Hunyuan3D 2.0 – High-Resolution 3D Assets Generation
License, Jurisdiction & Trust
- Project uses a restrictive community license excluding EU, UK, and South Korea; some wonder if this is driven by regulation.
- A few argue weights might be “safe to ignore” legally, but others worry about potential backdoors, especially given Tencent’s ties to Chinese state entities.
- Counterpoint: backdoors in pure weights are seen as implausible unless code is doing unsafe loading or eval; concerns focus more on pickled model-loading vulnerabilities than on the numbers themselves.
Technical Approach & Mesh Generation
- Diagrams suggest marching cubes; some meshes (e.g., bird) look consistent with it, with smoothness coming from SDF-based interpolation.
- If they indeed use SDFs, several wish they could export SDFs directly, not just triangle meshes.
Model Capability, Quality & Overfitting
- Hands-on tests via the Hugging Face demo show:
- Detailed, “prompt-engineered” examples from the project page mostly reproduce well, though still imperfect (e.g., guitar string/tuning peg inconsistencies).
- Simple prompts work for common objects (guitars, leaves) but show shape oddities and brittleness.
- Stylized character prompts (Mario, Luigi, Peach, Toad) produce uncanny or comical failures, suggesting overfitting and poor compositional/generalization ability.
- Complex prompts (e.g., chimera-like hawk/dragon with snake) fail to capture requested structure.
- Consensus: impressive compared to prior 3D generative work, but “nowhere near” robust production use without significant manual repair and prompt engineering.
Use Cases: Games, Metaverse, AR/VR
- Some predict near-zero marginal cost for 3D assets will finally unlock metaverse/AR/VR experiences; others dismiss this as leading to “infinite procedural slop.”
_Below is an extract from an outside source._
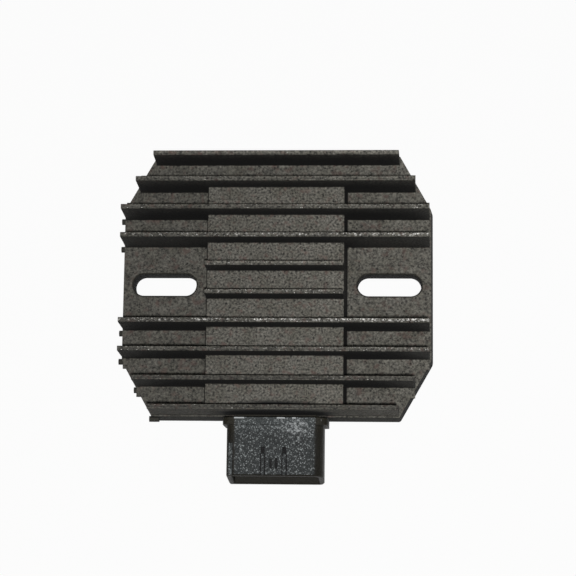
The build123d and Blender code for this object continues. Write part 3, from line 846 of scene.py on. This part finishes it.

- Many see current/near-term value mainly for background/filler assets or large NPC variety; high-quality, consistent hero assets still need humans.
- AR/VR’s main bottleneck is seen as lack of a killer “VisiCalc-like” app, not asset generation.
Running Locally
- Core model (~5 GB) can run on a 4090; user reports:
- Windows install issues; WSL with CUDA 12.4 works better.
- Default mesh-size limits need patching for large outputs.
- Performance is usable but slow, even on high-end CPU/RAM.
Photogrammetry & Meshes
- Side thread on photogrammetry notes:
- Traditional pipelines struggle with holes and low-poly meshes.
- Newer methods (Gaussian splatting, NeRFs, depth-based methods) look promising, but splats→mesh conversion is still early and hard.
- Background texture and lighting consistency matter a lot; too-clean backgrounds and rotating objects with fixed lighting can break reconstruction.
- Tools mentioned include RealityCapture, COLMAP + CloudCompare, instant-ngp, and various SDF/implicit-surface research, but none are presented as a turnkey fix.
GenAI Evaluation & “Slop” Debate
- Repeated theme: papers and teaser images may overstate real-world usability; only large-scale personal testing reveals true error rates.
- Some argue most AI and human-generated art is “slop”; others distinguish AI “aspirational detail with meaningless resolution” from human art’s intentional decisions and lived-experience expression.
- There’s disagreement on whether current text/image/video models are already “good enough” for compelling content, but general agreement that 3D and video lags text in reliability and control.
Miscellaneous
- Splash image on the repo is criticized for ugly assets, though some see them as fine starting points or background props.
- Brief mentions of:
- Standard “penis problem” for any user-generated 3D system.
- Interest in future variants focused on 3D-printable functional objects.